— MATERIAL —

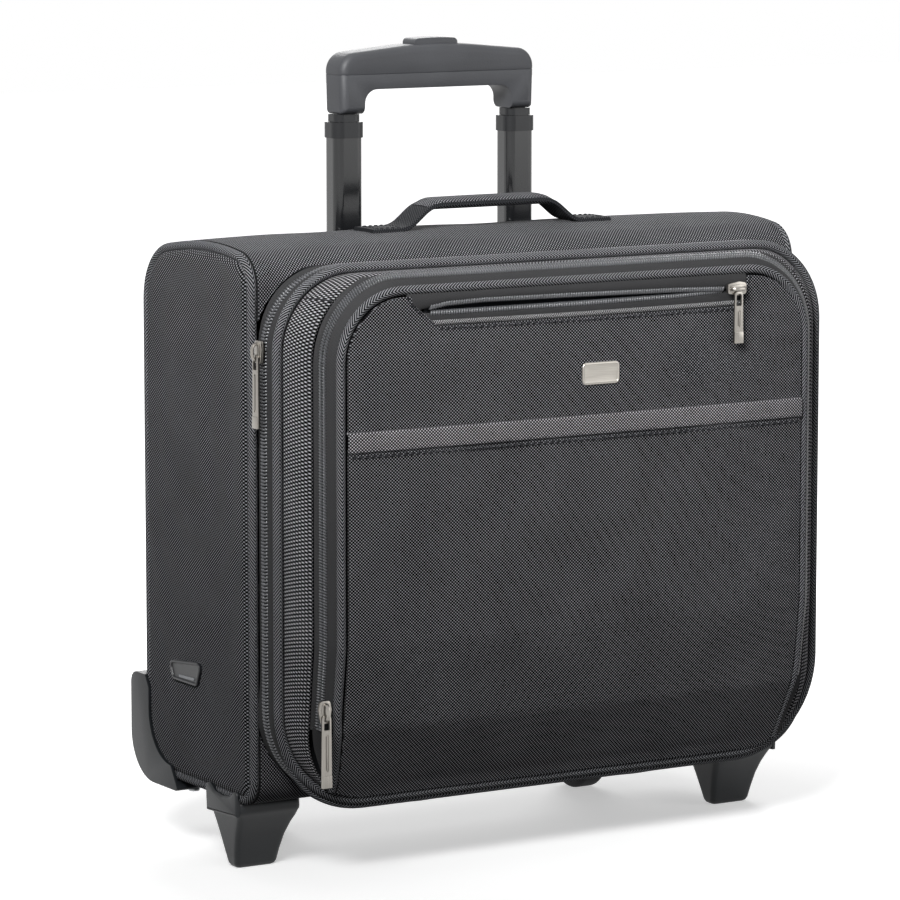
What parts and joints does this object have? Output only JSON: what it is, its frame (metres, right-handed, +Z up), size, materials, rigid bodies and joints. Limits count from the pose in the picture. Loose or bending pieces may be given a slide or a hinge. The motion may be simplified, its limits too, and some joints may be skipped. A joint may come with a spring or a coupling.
{
  "type": "rolling laptop case",
  "caption": "Upright soft-sided rolling laptop case with a telescopic handle, wheels, front feet, an opening lid with a zipped organiser and a top pocket.",
  "frame": {"origin": "on the ground, under the middle of the whole case", "axes": "+Z up, +X to the right seen from the front, front panel towards -Y, wheels and handle towards +Y"},
  "size_m": [0.411, 0.2234, 0.5057],
  "materials": {
    "ballistic_fabric": "woven polyester",
    "grey_fabric": "woven polyester",
    "piping_fabric": "herringbone cord",
    "zip_tape": "woven tape with moulded teeth",
    "lining_fabric": "padded lining",
    "handle_webbing": "padded webbing",
    "board": "matte sheet",
    "guard_plastic": "fine moulded texture",
    "grip_plastic": "moulded texture",
    "collar_plastic": "smooth",
    "rubber_label": "moulded",
    "tube_black": "black anodised",
    "channel_metal": "plain",
    "nickel": "satin nickel plate",
    "steel": "zinc plate",
    "tyre_rubber": "smooth"
  },
  "bodies": {
    "root": {"side_panel_left": "ballistic_fabric", "side_panel_right": "ballistic_fabric", "top_panel": "ballistic_fabric", "back_panel": "ballistic_fabric", "bottom_panel": "ballistic_fabric", "side_piping": "piping_fabric", "main_zip_body_half": "zip_tape", "hinge_strip": "zip_tape", "base_board": "board", "back_board": "board", "laptop_sleeve": "lining_fabric", "handle_channels": "channel_metal", "handle_tray": "guard_plastic", "handle_foot_bracket": "guard_plastic", "wheel_housing_left": "guard_plastic", "wheel_housing_right": "guard_plastic", "wheel_axles": "steel", "front_foot_left": "guard_plastic", "front_foot_right": "guard_plastic", "base_screws": "steel", "carry_handle": "handle_webbing", "side_label": "rubber_label"},
    "wheel_left": {"wheel_hub_left": "guard_plastic", "tyre_left": "tyre_rubber"},
    "wheel_right": {"wheel_hub_right": "guard_plastic", "tyre_right": "tyre_rubber"},
    "stage_1": {"outer_tubes": "tube_black", "outer_collars": "collar_plastic"},
    "stage_2": {"middle_tubes": "tube_black", "middle_collars": "collar_plastic"},
    "stage_3": {"inner_tubes": "tube_black", "grip_lower_shell": "grip_plastic", "grip_upper_shell": "grip_plastic", "button_spring": "steel"},
    "button": {"release_button": "grip_plastic", "release_rods": "steel"},
    "pin_left": {"lock_pin_left": "steel"},
    "pin_right": {"lock_pin_right": "steel"},
    "lid": {"lid_inner_panel": "lining_fabric", "lid_gusset": "grey_fabric", "lid_rim_piping": "piping_fabric", "main_zip_lid_half": "zip_tape", "lid_skirt_panel": "ballistic_fabric", "organiser_zip_lid_half": "zip_tape"},
    "flap": {"flap_upper_panel": "ballistic_fabric", "flap_lower_panel": "ballistic_fabric", "accent_band": "grey_fabric", "flap_piping": "piping_fabric", "organiser_zip_flap_half": "zip_tape", "badge_plate": "nickel", "pocket_bag": "lining_fabric", "pocket_zip": "zip_tape"},
    "main_left_slider": {"main_left_slider": "nickel"},
    "main_left_pull": {"main_left_pull": "nickel"},
    "main_right_slider": {"main_right_slider": "nickel"},
    "main_right_pull": {"main_right_pull": "nickel"},
    "organiser_slider": {"organiser_slider": "nickel"},
    "organiser_pull": {"organiser_pull": "nickel"},
    "pocket_slider": {"pocket_slider": "nickel"},
    "pocket_pull": {"pocket_pull": "nickel"}
  },
  "joints": [
    {"name": "stage_1_slide", "type": "slide", "parent": "root", "child": "stage_1", "axis": [0, 0, 1], "range_m": [-0.092, 0.11]},
    {"name": "stage_2_slide", "type": "slide", "parent": "stage_1", "child": "stage_2", "axis": [0, 0, 1], "range_m": [0, 0.21]},
    {"name": "stage_3_slide", "type": "slide", "parent": "stage_2", "child": "stage_3", "axis": [0, 0, 1], "range_m": [0, 0.2]},
    {"name": "button_press", "type": "slide", "parent": "stage_3", "child": "button", "axis": [0, 0, -1], "range_m": [0, 0.005], "stiffness_N_per_m": 800, "springref_m": -0.004, "deforming": ["button_spring"]},
    {"name": "pin_left_draw", "type": "slide", "parent": "stage_3", "child": "pin_left", "axis": [1, 0, 0], "range_m": [0, 0.002]},
    {"name": "pin_right_draw", "type": "slide", "parent": "stage_3", "child": "pin_right", "axis": [-1, 0, 0], "range_m": [0, 0.002]},
    {"name": "wheel_left_spin", "type": "hinge", "parent": "root", "child": "wheel_left", "pos_m": [-0.121, 0.08675, 0.024], "axis": [1, 0, 0], "continuous": true},
    {"name": "wheel_right_spin", "type": "hinge", "parent": "root", "child": "wheel_right", "pos_m": [0.121, 0.08675, 0.024], "axis": [1, 0, 0], "continuous": true},
    {"name": "lid_open", "type": "hinge", "parent": "root", "child": "lid", "pos_m": [0, -0.06025, 0.047], "axis": [1, 0, 0], "range_deg": [0, 50]},
    {"name": "flap_open", "type": "hinge", "parent": "lid", "child": "flap", "pos_m": [0, -0.09625, 0.098], "axis": [1, 0, 0], "range_deg": [0, 42]},
    {"name": "main_left_zip", "type": "slide", "parent": "root", "child": "main_left_slider", "axis": [0, 0, -1], "range_m": [0, 0.2]},
    {"name": "main_right_zip", "type": "slide", "parent": "root", "child": "main_right_slider", "axis": [0, 0, -1], "range_m": [0, 0.2]},
    {"name": "organiser_zip", "type": "slide", "parent": "lid", "child": "organiser_slider", "axis": [0, -0.0243, 0.9997], "range_m": [0, 0.2]},
    {"name": "pocket_zip_run", "type": "slide", "parent": "flap", "child": "pocket_slider", "axis": [-1, 0, 0], "range_m": [0, 0.2]},
    {"name": "main_left_pull_swing", "type": "hinge", "parent": "main_left_slider", "child": "main_left_pull", "pos_m": [-0.2029, -0.06025, 0.3257], "axis": [0, 1, 0], "range_deg": [0, 150]},
    {"name": "main_right_pull_swing", "type": "hinge", "parent": "main_right_slider", "child": "main_right_pull", "pos_m": [0.2029, -0.06025, 0.3257], "axis": [0, -1, 0], "range_deg": [0, 150]},
    {"name": "organiser_pull_swing", "type": "hinge", "parent": "organiser_slider", "child": "organiser_pull", "pos_m": [-0.178, -0.09865, 0.1097], "axis": [-1, 0, 0], "range_deg": [0, 150]},
    {"name": "pocket_pull_swing", "type": "hinge", "parent": "pocket_slider", "child": "pocket_pull", "pos_m": [0.112, -0.10915, 0.35172], "axis": [-1, 0, 0], "range_deg": [0, 150]}
  ],
  "couplings": [
    {"joint": "pin_left_draw", "follows": "button_press", "ratio": 0.4},
    {"joint": "pin_right_draw", "follows": "button_press", "ratio": 0.4}
  ]
}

— YOUR INSTRUCTIONS —
Scan the listing above for the word "frame" and copy every line that holds it.

— ANSWER FOR THE TASK —
What parts and joints does this object have? Output only JSON: what it is, its frame (metres, right-handed, +Z up), size, materials, rigid bodies and joints. Limits count from the pose in the picture. Loose or bending pieces may be given a slide or a hinge. The motion may be simplified, its limits too, and some joints may be skipped. A joint may come with a spring or a coupling.
  "frame": {"origin": "on the ground, under the middle of the whole case", "axes": "+Z up, +X to the right seen from the front, front panel towards -Y, wheels and handle towards +Y"},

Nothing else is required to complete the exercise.